== GOAL ==
Output an exact reproduction of the data.

== RAW DATA ==
■ ■ ■
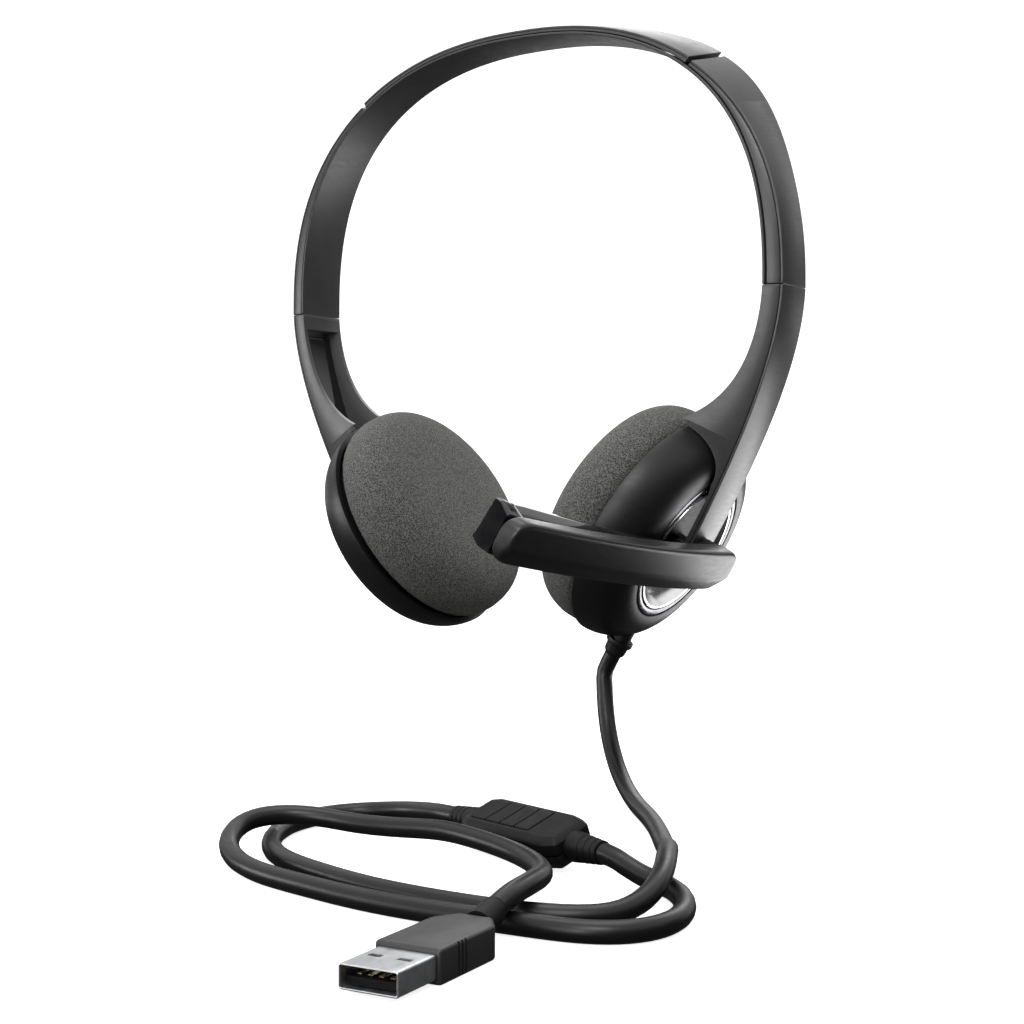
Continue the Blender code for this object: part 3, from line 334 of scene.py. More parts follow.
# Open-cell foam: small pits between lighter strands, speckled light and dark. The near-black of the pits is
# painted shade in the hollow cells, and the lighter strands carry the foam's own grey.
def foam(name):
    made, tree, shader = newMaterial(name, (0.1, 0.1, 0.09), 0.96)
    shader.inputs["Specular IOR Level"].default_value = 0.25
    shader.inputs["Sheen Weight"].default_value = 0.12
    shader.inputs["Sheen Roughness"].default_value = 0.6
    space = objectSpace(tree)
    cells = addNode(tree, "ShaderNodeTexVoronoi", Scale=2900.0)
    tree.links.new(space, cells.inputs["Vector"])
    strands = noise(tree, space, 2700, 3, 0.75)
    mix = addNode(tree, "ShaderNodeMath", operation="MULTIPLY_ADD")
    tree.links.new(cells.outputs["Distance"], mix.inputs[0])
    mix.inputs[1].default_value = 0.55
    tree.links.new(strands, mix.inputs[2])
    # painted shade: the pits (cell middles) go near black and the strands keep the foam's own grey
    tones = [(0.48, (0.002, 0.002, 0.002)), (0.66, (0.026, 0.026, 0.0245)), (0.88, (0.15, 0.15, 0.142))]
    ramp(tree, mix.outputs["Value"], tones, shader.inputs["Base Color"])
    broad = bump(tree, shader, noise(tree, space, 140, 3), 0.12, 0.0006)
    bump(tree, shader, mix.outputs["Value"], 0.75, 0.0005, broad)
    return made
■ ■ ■
== RESPONSE BELOW ==
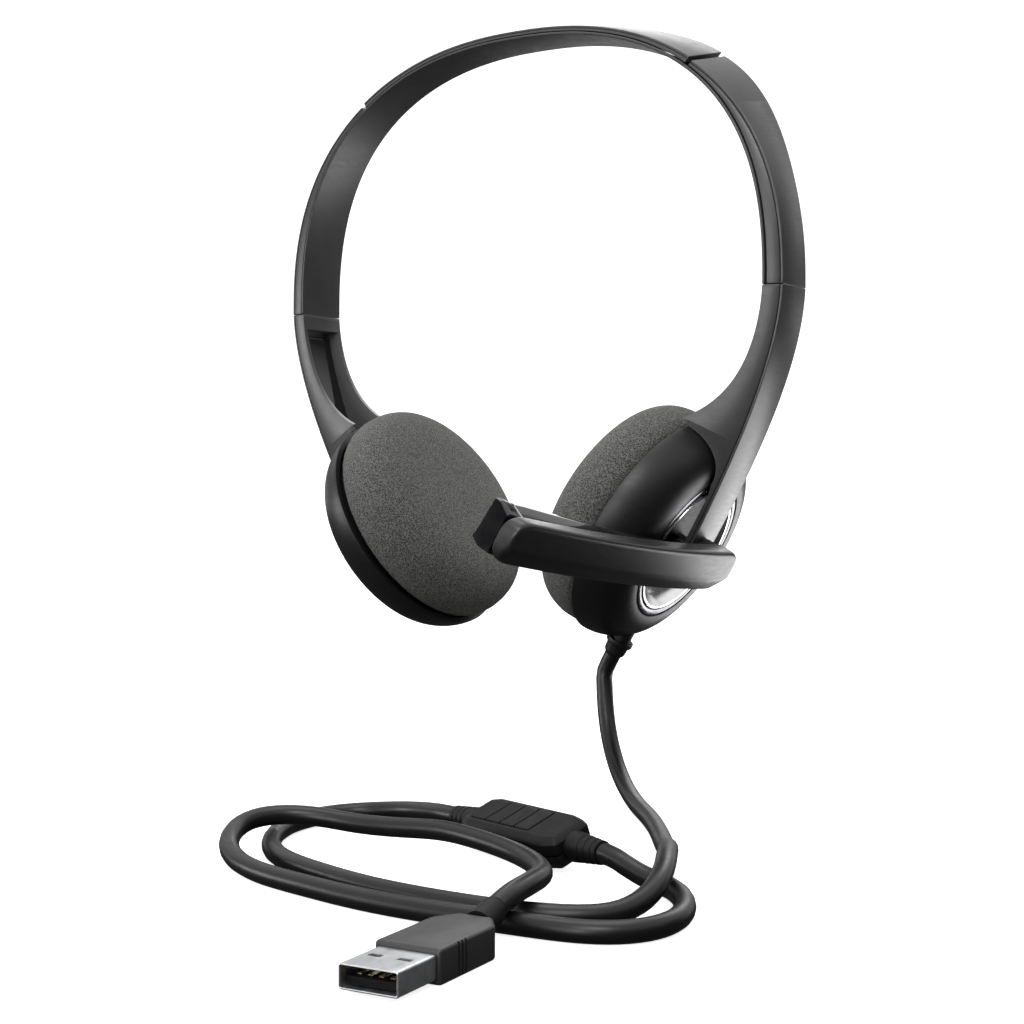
Continue the Blender code for this object: part 3, from line 334 of scene.py. More parts follow.
# Open-cell foam: small pits between lighter strands, speckled light and dark. The near-black of the pits is
# painted shade in the hollow cells, and the lighter strands carry the foam's own grey.
def foam(name):
    made, tree, shader = newMaterial(name, (0.1, 0.1, 0.09), 0.96)
    shader.inputs["Specular IOR Level"].default_value = 0.25
    shader.inputs["Sheen Weight"].default_value = 0.12
    shader.inputs["Sheen Roughness"].default_value = 0.6
    space = objectSpace(tree)
    cells = addNode(tree, "ShaderNodeTexVoronoi", Scale=2900.0)
    tree.links.new(space, cells.inputs["Vector"])
    strands = noise(tree, space, 2700, 3, 0.75)
    mix = addNode(tree, "ShaderNodeMath", operation="MULTIPLY_ADD")
    tree.links.new(cells.outputs["Distance"], mix.inputs[0])
    mix.inputs[1].default_value = 0.55
    tree.links.new(strands, mix.inputs[2])
    # painted shade: the pits (cell middles) go near black and the strands keep the foam's own grey
    tones = [(0.48, (0.002, 0.002, 0.002)), (0.66, (0.026, 0.026, 0.0245)), (0.88, (0.15, 0.15, 0.142))]
    ramp(tree, mix.outputs["Value"], tones, shader.inputs["Base Color"])
    broad = bump(tree, shader, noise(tree, space, 140, 3), 0.12, 0.0006)
    bump(tree, shader, mix.outputs["Value"], 0.75, 0.0005, broad)
    return made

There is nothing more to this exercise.